Fallen London — Dark Victorian fantasy with exceptional writing. The worldbuilding is genuinely outstanding.

Classic MUDs

For purists who want pure text, deep roleplay, and communities running for decades.

Aardwolf — Combat and exploration focused. Completely free with no pay-to-win.
Achaea — Deep lore and political systems. Heavily roleplay-focused.

Humor and Casual

Kingdom of Loathing — A cult classic running since 2003. Stick-figure art, pun-based humor, surprisingly deep mechanics. Completely free.

The Names I'll Never Forget

The real test of a game isn't its features—it's whether you remember players years later.

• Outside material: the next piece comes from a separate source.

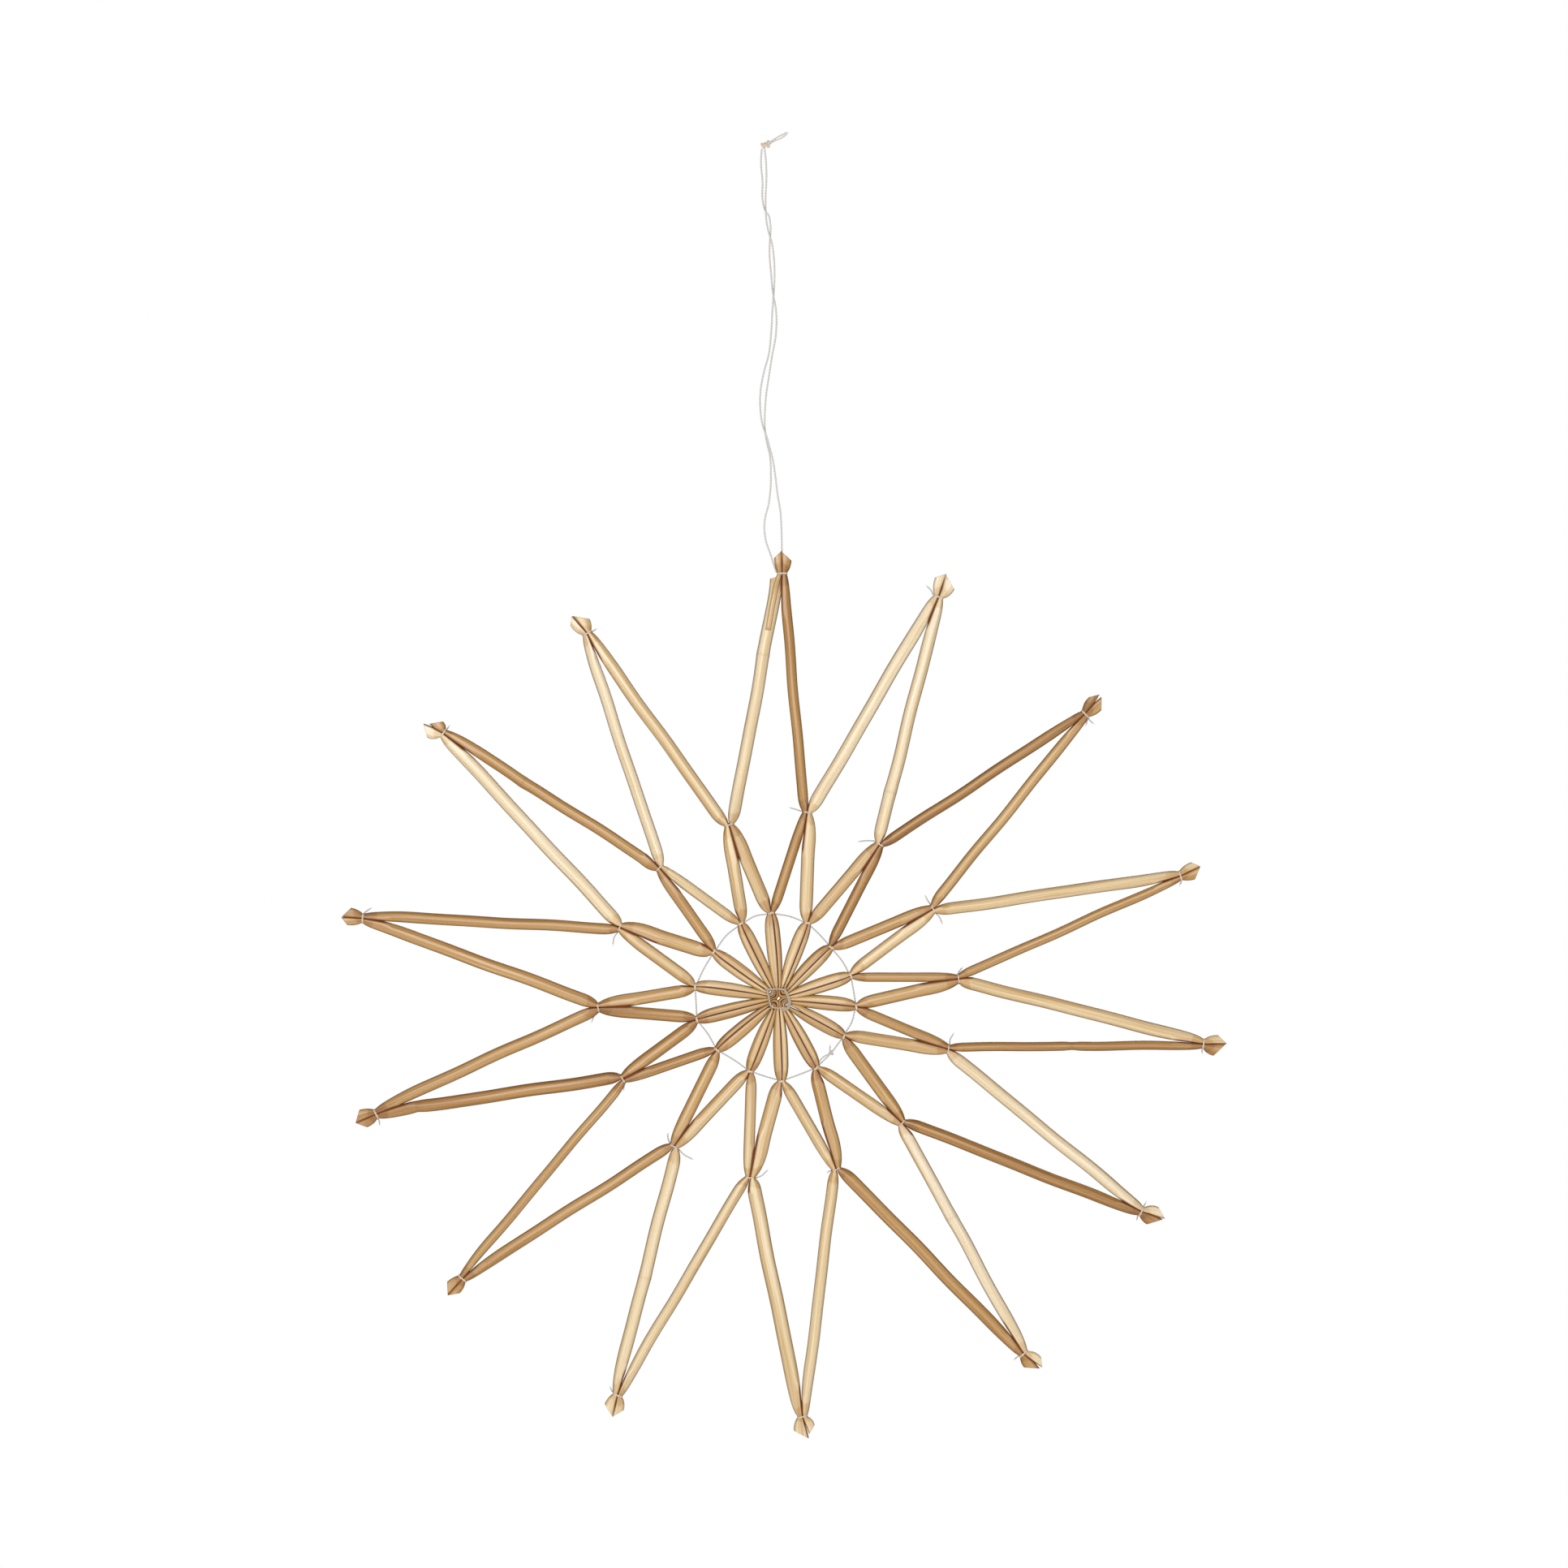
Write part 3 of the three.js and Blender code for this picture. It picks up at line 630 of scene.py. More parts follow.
def tied_run(start, start_side, start_growth, end, end_side, end_growth, width, tones,
             stand_offs=(STAND_OFF, STAND_OFF), shift=0.0, start_roundness=ARM_ROUNDNESS):
    """A straw from one tie straight to the next, its full width between the growths at both ends."""
    length = np.linalg.norm(end.centre - start.centre)
    distance = np.linspace(0, length, int(length / STEP))
    share = swell(distance, start_growth, start_roundness)
    share = share * swell(length - distance, end_growth, ARM_ROUNDNESS)
    neck = np.interp(distance, [0, length], [start.neck, end.neck])
    wide = neck + (width - neck) * share
    deep = NECK_DEPTH + (ARM_DEPTH - NECK_DEPTH) * share
    nearness = (1 - distance / length)[:, None]
    at = start.centre + (end.centre - start.centre) * (1 - nearness)
    at = at + stood_off(start, start_side, distance, start_growth, width, stand_offs[0]) * nearness
    end_off = stood_off(end, end_side, length - distance, end_growth, width, stand_offs[1])
    at = at + end_off * (1 - nearness)
    lean = np.outer(shift * swell(distance, start_growth), start.across) * nearness
    along = unit(end.centre - start.centre)
    at, start_touch = pushed(at, wide * abs(along @ start.axis), start, start_side)
    at = at + lean
    at, end_touch = pushed(at, wide * abs(along @ end.axis), end, end_side)
    crush = np.exp(-distance / CRUSH_REACH) + np.exp(-(length - distance) / CRUSH_REACH)
    touch = np.where(distance < length / 2, start_touch * start_side, end_touch * end_side)
    tone = np.interp(distance, [0, length], tones)
    return run_of(at, wide, deep, touch=touch, crush=crush, tone=tone), distance


ARM_TABLES = (WIDTHS, TONES, STAND_OFFS, INNER_WIDTHS, INNER_TONES, PETAL_TONES, PAINTED_HIGHLIGHTS)
Arm = namedtuple(
    "Arm", "petal side width tone stand_off inner_width inner_tone petal_tone rib tip mid inner"
)


def arm_of(k):
    """Arms 2i and 2i + 1 are the left and right straw of petal i."""
    petal, side = k // 2, RIGHT if k % 2 else LEFT
    mid = mids[petal] if side == RIGHT else mids[petal - 1]
    return Arm(petal, side, *(table[side][petal] for table in ARM_TABLES), tips[petal], mid, inners[petal])


arms = [arm_of(k) for k in range(2 * PETALS)]
short_arm = arms[0]
ARM_WAVES = [(37, 0.1), (61, 0.16)]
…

Honored to have played alongside: Antioch. Raistlin. FrozenWombat. RedRuin. Tjinn. Rider.

Formidable foes: Wartree. Detritus. Shiraha. Trojan. Ariakas.

If you're reading this and you recognize your name—yeah, I still remember.

What You're Actually Searching For

If you've read this far, you're not looking for a feature list. You're searching for a feeling.

Maybe it's the 3am raids where everyone shows up even though nobody has to. Maybe it's enemies whose names you still remember years later—and who might become your closest allies. Maybe it's just a good story you can lose yourself in for an hour.

I spent 15 years chasing that feeling. I found it in The Reincarnation. I lost it for a while. And then I found it again in Agonia.

Wherever you look—I hope you find what you're searching for.